3.2 Achievements and Conclusion
Because the LOV monitor raises the alarm about the power loss of one train of the safety bus before the power loss of the other train occurs, a loss of offsite power (LOOP) due to inadequate work management during an outage can be prevented. Seven events, which were related to the human error, inadequate work plan, work management, and system configuration management, among a total of 13 LOOP events (including partial loss cases) in domestic NPPs could be avoided by using the LOV monitor. Approximately 50% of loss of offsite power events, based on historical data, may be prevented in the future using this LOV monitor. Therefore, for safety improvements of plant operation and maintenance, the work management reinforcement through the development and operation of an LOV monitor may be a more cost-effective method than massive design changes or system improvements.
When the probabilistic risk assessment (PRA) model of the domestic plant that experienced the station blackout in 2012 was used for the safety analysis of this LOV prevention program, it was evaluated that approximately 27% of core damage frequency would have been reduced with a decreased LOOP initiating event frequency.
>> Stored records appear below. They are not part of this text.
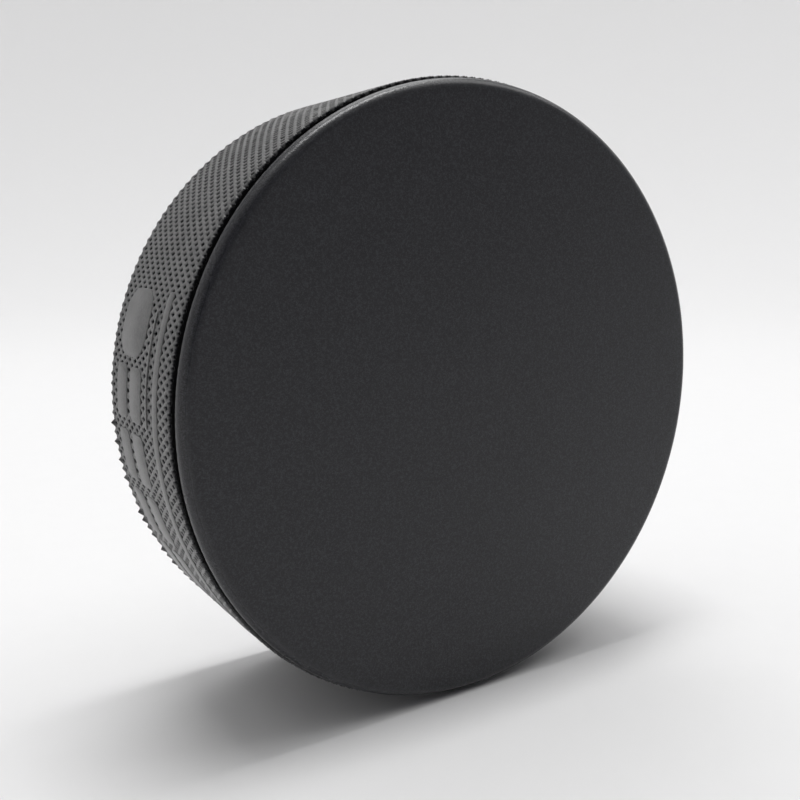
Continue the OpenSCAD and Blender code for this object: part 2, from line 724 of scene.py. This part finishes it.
def paper_sweep(settings):
    """A round pale floor whose edge curves up into a wall."""
    bm = bmesh.new()
    made = bmesh.ops.create_circle(bm, cap_ends=True, segments=96, radius=settings.floor_radius)
    corner = [edge for edge in bm.edges if edge.is_boundary]
    raised = bmesh.ops.extrude_edge_only(bm, edges=corner)["geom"]
    upper = [part for part in raised if isinstance(part, bmesh.types.BMVert)]
    bmesh.ops.translate(bm, vec=(0, 0, settings.wall_height), verts=upper)
    ring = [edge for edge in bm.edges if all(vert in made["verts"] for vert in edge.verts)]
    bmesh.ops.bevel(
        bm,
        geom=ring,
        offset=settings.sweep_radius,
        segments=16,
        profile=0.5,
        affect="EDGES",
        material=-1,
    )
    bmesh.ops.translate(bm, vec=(0, 0, CAD_BOX[0][2]), verts=bm.verts)
    bmesh.ops.recalc_face_normals(bm, faces=bm.faces)
    mesh = bpy.data.meshes.new("paper_sweep")
    bm.to_mesh(mesh)
    bm.free()
    mesh.shade_smooth()
    mesh.materials.append(pale_paper(settings))
    return new_object("paper_sweep", mesh)


def softbox(name, watts, size, place):
    """A rectangular soft light that points at the puck."""
    light = bpy.data.lights.new(name, "AREA")
    light.shape = "RECTANGLE"
    light.size, light.size_y = size
    light.energy = watts
    made = new_object(name, light)
    aimed(made, place, CENTRE)


def even_light(strength):
    world = bpy.data.worlds.new("even_light")
    world.use_nodes = True
    background = world.node_tree.nodes["Background"]
    background.inputs["Color"].default_value = (1, 1, 1, 1)
    background.inputs["Strength"].default_value = strength
    bpy.context.scene.world = world


def camera(settings):
    data = bpy.data.cameras.new("camera")
    data.lens = settings.lens
    data.sensor_width = 36
    data.clip_start = 0.005
    made = new_object("camera", data)
    place = place_on_sphere(settings.azimuth, settings.elevation, settings.distance)
    aimed(made, place, settings.aim)
    bpy.context.scene.camera = made


class PUCK_OT_set_studio(bpy.types.Operator):
    """Set up the pale floor, the soft light and the camera"""

    bl_idname = "puck.set_studio"
    bl_label = "Set the studio"

    def execute(self, context):
        settings = context.scene.puck_studio
        paper_sweep(settings)
        softbox("strip_light", settings.strip_power, (0.6, 0.14), (0, 0.03, 1.0))
        softbox("ceiling_light", settings.ceiling_power, (2.0, 2.0), (0, 0, 1.6))
        softbox("rear_light", settings.rear_power, (1.5, 1.5), (0.63, 1.32, 1.88))
        softbox("right_light", settings.right_power, (1.3, 1.3), (1.17, -0.26, 1.69))
        softbox("left_light", settings.left_power, (1.3, 1.3), (-1.17, 0.39, 1.56))
        even_light(settings.fill)
        camera(settings)
        context.scene.view_settings.view_transform = "Standard"
        return {"FINISHED"}


# ------------------------------------------------------------------- add-on


class PUCK_PT_sidebar(bpy.types.Panel):
    """Sizes, finish and studio of the puck"""

    bl_idname = "PUCK_PT_sidebar"
    bl_label = "Hockey puck"
    bl_space_type = "VIEW_3D"
    bl_region_type = "UI"
    bl_category = "Puck"

    def draw(self, context):
        scene = context.scene
        for settings in (scene.puck_sizes, scene.puck_finish, scene.puck_studio):
            box = self.layout.box()
            for name in settings.bl_rna.properties.keys():
                if name not in {"rna_type", "name"}:
                    box.prop(settings, name)
        for operator in (PUCK_OT_mould, PUCK_OT_set_studio):
            self.layout.operator(operator.bl_idname)


CLASSES = (
    PuckSizes,
    PuckFinish,
    StudioSettings,
    PUCK_OT_mould,
    PUCK_OT_set_studio,
    PUCK_PT_sidebar,
)


def register():
    for kind in CLASSES:
        bpy.utils.register_class(kind)
    bpy.types.Scene.puck_sizes = bpy.props.PointerProperty(type=PuckSizes)
    bpy.types.Scene.puck_finish = bpy.props.PointerProperty(type=PuckFinish)
    bpy.types.Scene.puck_studio = bpy.props.PointerProperty(type=StudioSettings)


def unregister():
    del bpy.types.Scene.puck_studio
    del bpy.types.Scene.puck_finish
    del bpy.types.Scene.puck_sizes
    for kind in reversed(CLASSES):
        bpy.utils.unregister_class(kind)


def main():
    register()
    bpy.ops.puck.set_studio()
    bpy.ops.puck.mould()


if __name__ == "__main__":
    main()
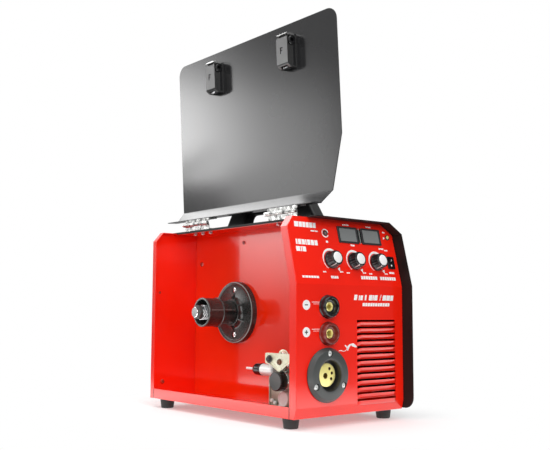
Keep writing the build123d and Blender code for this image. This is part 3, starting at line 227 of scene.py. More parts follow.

This frequency reduction is calculated by the assumption that one train loss of the safety bus (partial loss case) is regarded as a LOOP event.
In conclusion, the establishment of the maintenance program including the operation of an LOV monitor for the offsite power system is expected to contribute to strengthening risk management and safety culture, as well as preventing unexpected loss of offsite power events in nuclear power plants.